Unwanted signal at the SCOPE UNIT input:
64.4910 MHz in AM or FM
64.4895 MHz in LSB
64.4925 MHz in USB or PSK
64,4105 MHz in RTTY
I measured the level of LO arriving from the PLL UNIT and all was correct.
The signal RX 2nd Lo R2LO coming from the PLL UNIT enter into the RF UNIT and then goes to the mixer IC1501+1502 with the correct levels.
For some reasons a low portion of it is picked up also by the buffer Q1352 which send part of the 1st IF to the scope.
I have had some results on reducing the scope spur acting on C1656 (RF UNIT) which is on the 90° phase shifter circuit. But degrading the RX performance was definitely not the right way...
Did the RF UNIT IMAGE RESPONSE calibration procedure to re-set the correct value again.
I suspected that the unwanted signal was somewhere radiated (after Q1651 the LO level is quite high).
I have put a good number of ferrite cores on the coaxial cables coming in or going out the RF UNIT having only a marginal reduction of the spur only applying a ferrite to the SCOPE BOARD inputs cables SCP_FROM_RF_UNIT + SCPT_FROM_RF_UNIT. I kept that core on the radio.
Another test was to move the coaxial cables on the RF UNIT. As there are a lot of wires it was quite difficult and I never get enough good results (variation +-3 dB).
Only in one CASUAL position the spur level decreased consistently but I was not able to reproduce that again!... That led me thinking that there is a multiple interaction and sitting the cover will modify again the results.
I have finished to resitting every coaxial cable on the RF UNIT on a different way, keeping the 2 wires going to the SCOPE UNIT and the RX_2nd_LO_R2LO more separated possible.
I did not remove the RF UNIT board to make further measurements.

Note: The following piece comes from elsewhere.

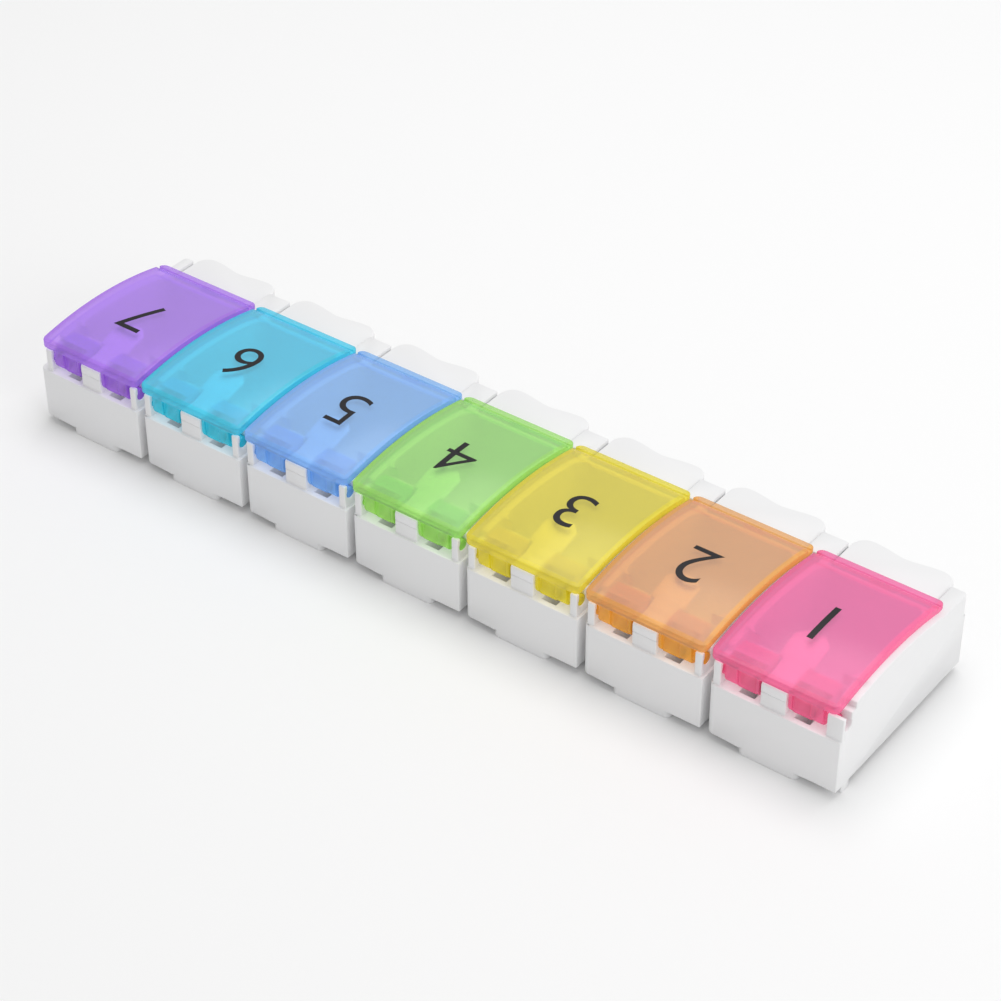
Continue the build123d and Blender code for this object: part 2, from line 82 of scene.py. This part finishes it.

The final result is a spur on the scope lower about 4 dB (+-1 dB depending on the band).
Actually not a big improvement, but better than nothing.
Further, to cancel the spur on the waterfall, I have setted the scope input attenuator at 10 dB for every band. This reduces the sensitivity of the scope but seems to be still usable for general use.
I hope that somebody will use these notes as starting point for further improvements on this clear lack of design.